*PROBLEM STATEMENT:*
Return the lines from the one that contains "the whole table" through the one that contains "imported = [obj", both included, exactly as written and with nothing added.

-- -- --

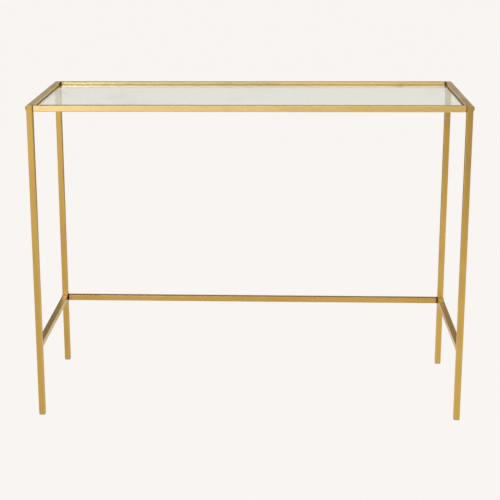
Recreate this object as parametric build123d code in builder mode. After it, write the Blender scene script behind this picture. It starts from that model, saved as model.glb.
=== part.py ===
"""Slim dressing table: a square-tube frame in a satin gold finish with an inset glass top.

Two welded end frames (front leg, back leg, top rail, lower stretcher) are joined by three
cross tubes: front top rail, back top rail and back stretcher. A bolt goes through the leg
into a threaded insert at each end of a cross tube. The glass lies loose, below the top of
the rails, on four welded tabs with clear bumpers. Each leg ends in a plastic glide.

Frame: millimetres, +X to the user's right, +Y to the back, +Z up. The origin is on the
floor, in the middle of the table.
"""

import os

from build123d import *

# ---------------------------------------------------------------- driving dimensions
TABLE_WIDTH = 1040.0
TABLE_DEPTH = 420.0
TABLE_HEIGHT = 776.0

TUBE = 15.0
TUBE_WALL = 1.2
TUBE_CORNER = 2.0

STRETCHER_TOP = 189.0

GLASS_THICKNESS = 5.0
GLASS_GAP = 1.5
GLASS_CORNER = 3.0
GLASS_ARRIS = 0.6

TAB_SPACING = 772.0
TAB_WIDTH = 16.0
TAB_REACH = 12.0
TAB_THICKNESS = 1.5
TAB_NOSE_RADIUS = 5.0
TAB_ROOT = 1.0

BUMPER_DIAMETER = 10.0
BUMPER_THICKNESS = 0.8
BUMPER_EDGE = 0.3

GLIDE_HEIGHT = 4.0
GLIDE_WIDTH = 14.8
GLIDE_CORNER = 2.4
GLIDE_EDGE = 2.0
GLIDE_STEM = 9.5
GLIDE_STEM_LENGTH = 18.0
GLIDE_FIN_THICKNESS = 1.2
GLIDE_FIN_COUNT = 3
GLIDE_FIN_PITCH = 5.0

BOLT_DIAMETER = 6.0
BOLT_LENGTH = 30.0
BOLT_HEAD_DIAMETER = 10.5
BOLT_HEAD_HEIGHT = 2.4
BOLT_HEAD_ROUNDING = 1.6
BOLT_SOCKET_FLATS = 4.0
BOLT_SOCKET_DEPTH = 1.7
BOLT_TIP_CHAMFER = 0.8
BOLT_HOLE_DIAMETER = 6.6

INSERT_LENGTH = 22.0
INSERT_RECESS = 0.5
INSERT_CORNER = 0.6
INSERT_BORE = 6.1

SLIP = 0.1

# ---------------------------------------------------------------- derived places
BORE = TUBE - 2 * TUBE_WALL
BORE_CORNER = TUBE_CORNER - TUBE_WALL
SIDE_X = (TABLE_WIDTH - TUBE) / 2
END_Y = (TABLE_DEPTH - TUBE) / 2
RAIL_Z = TABLE_HEIGHT - TUBE / 2
STRETCHER_Z = STRETCHER_TOP - TUBE / 2
CROSS_HALF = TABLE_WIDTH / 2 - TUBE
SIDE_HALF = TABLE_DEPTH / 2 - TUBE
RAIL_BOTTOM = TABLE_HEIGHT - TUBE
TAB_TOP = RAIL_BOTTOM + TAB_THICKNESS
GLASS_BOTTOM = TAB_TOP + BUMPER_THICKNESS
BUMPER_Y = SIDE_HALF - GLASS_GAP - BUMPER_DIAMETER / 2

SIDES = {"left": -1, "right": 1}
ENDS = {"front": -1, "back": 1}

# Cross tubes by name, with the place of their centre line in Y and Z.
CROSS_TUBES = {
    "front_top_rail": (-END_Y, RAIL_Z),
    "back_top_rail": (END_Y, RAIL_Z),
    "back_stretcher": (END_Y, STRETCHER_Z),
}


def save(piece: BuildPart, name: str) -> None:
    """Label a finished piece and write it as one STEP file."""
    piece.part.label = name
    export_step(piece.part, f"parts/{name}.step")


def tube_section(plane: Plane) -> Sketch:
    """Square tube section with rounded corners, centred on a plane's origin."""
    with BuildSketch(plane) as section:
        RectangleRounded(TUBE, TUBE, TUBE_CORNER)
        RectangleRounded(BORE, BORE, BORE_CORNER, mode=Mode.SUBTRACT)
    return section.sketch


def mitre_plane(side: int, end: int) -> Plane:
    """Plane of the mitre between a leg and its top rail; its normal points at the rail."""
    return Plane(origin=(side * SIDE_X, end * END_Y, RAIL_Z), z_dir=(0, -end, 1))


def bolt_hole(side: int, y: float, z: float) -> Sketch:
    """Circle of a bolt's clearance hole, on the mid plane of an end frame."""
    with BuildSketch(Plane(origin=(side * SIDE_X, y, z), z_dir=(1, 0, 0))) as circle:
        Circle(BOLT_HOLE_DIAMETER / 2)
    return circle.sketch


# ---------------------------------------------------------------- end frames
def make_leg(side_name: str, end_name: str) -> None:
    """Upright tube, mitred at the top, with a hole for each bolt that crosses it."""
    side = SIDES[side_name]
    end = ENDS[end_name]
    foot = Plane(origin=(side * SIDE_X, end * END_Y, GLIDE_HEIGHT))
    with BuildPart() as leg:
        extrude(tube_section(foot), amount=TABLE_HEIGHT - GLIDE_HEIGHT)
        split(bisect_by=mitre_plane(side, end), keep=Keep.BOTTOM)
        for y, z in CROSS_TUBES.values():
            if y == end * END_Y:
                extrude(bolt_hole(side, y, z), amount=TUBE, both=True, mode=Mode.SUBTRACT)
    save(leg, f"{side_name}_{end_name}_leg")


def make_side_top_rail(side_name: str) -> None:
    """Top tube of an end frame, mitred at both ends, drilled at both corners."""
    side = SIDES[side_name]
    middle = Plane(origin=(side * SIDE_X, 0, RAIL_Z), x_dir=(1, 0, 0), z_dir=(0, 1, 0))
    with BuildPart() as rail:
        extrude(tube_section(middle), amount=TABLE_DEPTH / 2, both=True)
        for end in ENDS.values():
            hole = bolt_hole(side, end * END_Y, RAIL_Z)
            split(bisect_by=mitre_plane(side, end), keep=Keep.TOP)
            extrude(hole, amount=TUBE, both=True, mode=Mode.SUBTRACT)
    save(rail, f"{side_name}_top_rail")


def make_side_stretcher(side_name: str) -> None:
    """Low tube of an end frame, welded between the two legs."""
    side = SIDES[side_name]
    middle = Plane(origin=(side * SIDE_X, 0, STRETCHER_Z), x_dir=(1, 0, 0), z_dir=(0, 1, 0))
    with BuildPart() as stretcher:
        extrude(tube_section(middle), amount=SIDE_HALF, both=True)
    save(stretcher, f"{side_name}_lower_stretcher")


# ---------------------------------------------------------------- cross tubes and fixings
def make_cross_tube(name: str) -> None:
    """Square-cut tube between the inner faces of the left and right legs."""
    y, z = CROSS_TUBES[name]
    middle = Plane(origin=(0, y, z), x_dir=(0, 1, 0), z_dir=(1, 0, 0))
    with BuildPart() as tube:
        extrude(tube_section(middle), amount=CROSS_HALF, both=True)
    save(tube, name)


def make_insert(cross_name: str, side_name: str) -> None:
    """Threaded steel block fixed inside the end of a cross tube."""
    side = SIDES[side_name]
    y, z = CROSS_TUBES[cross_name]
    width = BORE - 2 * SLIP
    mouth = Plane(
        origin=(side * (CROSS_HALF - INSERT_RECESS), y, z),
        x_dir=(0, 1, 0),
        z_dir=(-side, 0, 0),
    )
    with BuildPart() as insert:
        with BuildSketch(mouth):
            RectangleRounded(width, width, INSERT_CORNER)
            Circle(INSERT_BORE / 2, mode=Mode.SUBTRACT)
        extrude(amount=INSERT_LENGTH)
    save(insert, f"{cross_name}_{side_name}_insert")


def make_bolt(cross_name: str, side_name: str) -> None:
    """Low round-head bolt with a hex socket, from the outside of a leg into its insert."""
    side = SIDES[side_name]
    y, z = CROSS_TUBES[cross_name]
    seat = Plane(
        origin=(side * TABLE_WIDTH / 2, y, z),
        x_dir=(0, 1, 0),
        z_dir=(side, 0, 0),
    )
    outward = Axis(seat.origin, seat.z_dir)
    with BuildPart() as bolt:
        with BuildSketch(seat):
            Circle(BOLT_HEAD_DIAMETER / 2)
        extrude(amount=BOLT_HEAD_HEIGHT)
        crown = bolt.faces().sort_by(outward)[-1]
        fillet(crown.edges(), radius=BOLT_HEAD_ROUNDING)
        with BuildSketch(seat.offset(BOLT_HEAD_HEIGHT)):
            RegularPolygon(BOLT_SOCKET_FLATS / 2, side_count=6, major_radius=False)
        extrude(amount=-BOLT_SOCKET_DEPTH, mode=Mode.SUBTRACT)
        with BuildSketch(seat):
            Circle(BOLT_DIAMETER / 2)
        extrude(amount=-BOLT_LENGTH)
        tip = bolt.faces().sort_by(outward)[0]
        chamfer(tip.edges(), length=BOLT_TIP_CHAMFER)
    save(bolt, f"{cross_name}_{side_name}_bolt")


# ---------------------------------------------------------------- glass and its supports
def make_tab(end_name: str, side_name: str) -> None:
    """Plate welded to a long rail's inner lower corner; its root follows that corner."""
    end = ENDS[end_name]
    x = SIDES[side_name] * TAB_SPACING / 2
    face_y = end * SIDE_HALF
    plate_length = TAB_REACH + TAB_ROOT
    plate_y = face_y + end * (TAB_ROOT - plate_length / 2)
    with BuildPart() as tab:
        with BuildSketch(Plane(origin=(x, plate_y, RAIL_BOTTOM))):
            Rectangle(TAB_WIDTH, plate_length)
        extrude(amount=TAB_THICKNESS)
        nose = tab.edges().filter_by(Axis.Z).group_by(Axis.Y)[0 if end > 0 else -1]
        fillet(nose, radius=TAB_NOSE_RADIUS)
        corner_centre = (x, face_y + end * TUBE_CORNER, RAIL_BOTTOM + TUBE_CORNER)
        with BuildSketch(Plane(origin=corner_centre, z_dir=(1, 0, 0))):
            Circle(TUBE_CORNER)
        extrude(amount=TAB_WIDTH, both=True, mode=Mode.SUBTRACT)
    save(tab, f"{end_name}_{side_name}_glass_tab")


def make_bumper(end_name: str, side_name: str) -> None:
    """Clear round pad stuck on a tab, under the glass."""
    x = SIDES[side_name] * TAB_SPACING / 2
    y = ENDS[end_name] * BUMPER_Y
    with BuildPart() as bumper:
        with BuildSketch(Plane(origin=(x, y, TAB_TOP))):
            Circle(BUMPER_DIAMETER / 2)
        extrude(amount=BUMPER_THICKNESS)
        fillet(bumper.faces().sort_by(Axis.Z)[-1].edges(), radius=BUMPER_EDGE)
    save(bumper, f"{end_name}_{side_name}_bumper")


def make_glass() -> None:
    """Loose glass panel with small rounded corners and ground arrises."""
    length = 2 * (CROSS_HALF - GLASS_GAP)
    depth = 2 * (SIDE_HALF - GLASS_GAP)
    with BuildPart() as glass:
        with BuildSketch(Plane.XY.offset(GLASS_BOTTOM)):
            RectangleRounded(length, depth, GLASS_CORNER)
        extrude(amount=GLASS_THICKNESS)
        rims = glass.edges().group_by(Axis.Z)
        chamfer(rims[0] + rims[-1], length=GLASS_ARRIS)
    save(glass, "glass_top")


# ---------------------------------------------------------------- feet
def make_glide(side_name: str, end_name: str) -> None:
    """Plastic foot: a rounded pad under the leg, on a finned stem inside the tube."""
    x = SIDES[side_name] * SIDE_X
    y = ENDS[end_name] * END_Y
    fin_width = BORE - 2 * SLIP
    with BuildPart() as glide:
        with BuildSketch(Plane(origin=(x, y, 0))):
            RectangleRounded(GLIDE_WIDTH, GLIDE_WIDTH, GLIDE_CORNER)
        extrude(amount=GLIDE_HEIGHT)
        fillet(glide.faces().sort_by(Axis.Z)[0].edges(), radius=GLIDE_EDGE)
        with BuildSketch(Plane(origin=(x, y, GLIDE_HEIGHT))):
            Rectangle(GLIDE_STEM, GLIDE_STEM)
        extrude(amount=GLIDE_STEM_LENGTH)
        for number in range(1, GLIDE_FIN_COUNT + 1):
            with BuildSketch(Plane(origin=(x, y, GLIDE_HEIGHT + number * GLIDE_FIN_PITCH))):
                RectangleRounded(fin_width, fin_width, INSERT_CORNER)
            extrude(amount=GLIDE_FIN_THICKNESS)
    save(glide, f"{side_name}_{end_name}_glide")


# ---------------------------------------------------------------- the whole table
def main() -> None:
    """Make every piece of the table."""
    os.makedirs("parts", exist_ok=True)
    for side_name in SIDES:
        make_side_top_rail(side_name)
        make_side_stretcher(side_name)
        for end_name in ENDS:
            make_leg(side_name, end_name)
            make_glide(side_name, end_name)
            make_tab(end_name, side_name)
            make_bumper(end_name, side_name)
        for cross_name in CROSS_TUBES:
            make_insert(cross_name, side_name)
            make_bolt(cross_name, side_name)
    for cross_name in CROSS_TUBES:
        make_cross_tube(cross_name)
    make_glass()


main()
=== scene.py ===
"""Looks of the dressing table: finishes, welds, threaded bolts, glass, studio and camera.

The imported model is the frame. Its tubes, glass, tabs, pads, glides and inserts keep their
shape and get a finish here. The bolts are rebuilt with a real thread and hex socket, and
weld seams are added where the lower stretchers and the glass tabs are welded on.
Every length is in metres, in the frame's own axes: +X right, +Y back, +Z up.
"""

import logging
import math
from dataclasses import dataclass, replace
from enum import Enum

import bmesh
import bpy
from mathutils import Matrix, Vector


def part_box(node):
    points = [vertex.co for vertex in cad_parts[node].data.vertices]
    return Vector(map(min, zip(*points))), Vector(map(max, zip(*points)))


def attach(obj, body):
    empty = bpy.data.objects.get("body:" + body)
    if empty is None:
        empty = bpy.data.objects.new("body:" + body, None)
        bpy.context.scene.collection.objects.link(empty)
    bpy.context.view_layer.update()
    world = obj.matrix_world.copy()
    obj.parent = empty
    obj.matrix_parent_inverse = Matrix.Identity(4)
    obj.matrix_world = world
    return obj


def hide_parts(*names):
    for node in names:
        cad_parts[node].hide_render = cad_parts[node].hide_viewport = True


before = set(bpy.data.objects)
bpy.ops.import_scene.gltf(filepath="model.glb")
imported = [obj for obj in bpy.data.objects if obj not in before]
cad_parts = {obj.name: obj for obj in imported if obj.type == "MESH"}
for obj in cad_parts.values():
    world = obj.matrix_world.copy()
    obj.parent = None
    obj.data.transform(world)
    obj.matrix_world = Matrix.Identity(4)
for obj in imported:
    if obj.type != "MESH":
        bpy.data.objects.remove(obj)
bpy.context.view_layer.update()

LOG = logging.getLogger("dressing_table")
MM = 0.001

# Places of the colour sockets on a mix node, after those for numbers and vectors.
MIX_FIRST_COLOUR = 6
MIX_SECOND_COLOUR = 7
MIX_COLOUR_RESULT = 2

Colour = tuple[float, float, float]
Span = tuple[float, float]
Ramp = tuple[float, float, float, float]
Ring = list[bmesh.types.BMVert]


def srgb(red: int, green: int, blue: int) -> Colour:
    """Linear colour from the 0 to 255 values of a paint or plating chart.

    Args:
        red: Red value.
        green: Green value.
        blue: Blue value.

    Returns:
        The linear colour.
    """

    def linear(value: int) -> float:
        """Undo the display curve of one channel."""
        share = value / 255
        return share / 12.92 if share <= 0.04045 else ((share + 0.055) / 1.055) ** 2.4

    return linear(red), linear(green), linear(blue)


class Side(Enum):
    """End frames of the table, by the sign of X."""

    LEFT = -1
    RIGHT = 1

    @property
    def word(self) -> str:
        """Word used in node names."""
        return self.name.lower()


class End(Enum):
    """Front and back of the table, by the sign of Y."""

    FRONT = -1
    BACK = 1

    @property
    def word(self) -> str:
        """Word used in node names."""
        return self.name.lower()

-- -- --

*COMPLETE RESPONSE:*
# ---------------------------------------------------------------- the whole table
def main() -> None:
    """Make every piece of the table."""
    os.makedirs("parts", exist_ok=True)
    for side_name in SIDES:
        make_side_top_rail(side_name)
        make_side_stretcher(side_name)
        for end_name in ENDS:
            make_leg(side_name, end_name)
            make_glide(side_name, end_name)
            make_tab(end_name, side_name)
            make_bumper(end_name, side_name)
        for cross_name in CROSS_TUBES:
            make_insert(cross_name, side_name)
            make_bolt(cross_name, side_name)
    for cross_name in CROSS_TUBES:
        make_cross_tube(cross_name)
    make_glass()


main()
=== scene.py ===
"""Looks of the dressing table: finishes, welds, threaded bolts, glass, studio and camera.

The imported model is the frame. Its tubes, glass, tabs, pads, glides and inserts keep their
shape and get a finish here. The bolts are rebuilt with a real thread and hex socket, and
weld seams are added where the lower stretchers and the glass tabs are welded on.
Every length is in metres, in the frame's own axes: +X right, +Y back, +Z up.
"""

import logging
import math
from dataclasses import dataclass, replace
from enum import Enum

import bmesh
import bpy
from mathutils import Matrix, Vector


def part_box(node):
    points = [vertex.co for vertex in cad_parts[node].data.vertices]
    return Vector(map(min, zip(*points))), Vector(map(max, zip(*points)))


def attach(obj, body):
    empty = bpy.data.objects.get("body:" + body)
    if empty is None:
        empty = bpy.data.objects.new("body:" + body, None)
        bpy.context.scene.collection.objects.link(empty)
    bpy.context.view_layer.update()
    world = obj.matrix_world.copy()
    obj.parent = empty
    obj.matrix_parent_inverse = Matrix.Identity(4)
    obj.matrix_world = world
    return obj


def hide_parts(*names):
    for node in names:
        cad_parts[node].hide_render = cad_parts[node].hide_viewport = True


before = set(bpy.data.objects)
bpy.ops.import_scene.gltf(filepath="model.glb")
imported = [obj for obj in bpy.data.objects if obj not in before]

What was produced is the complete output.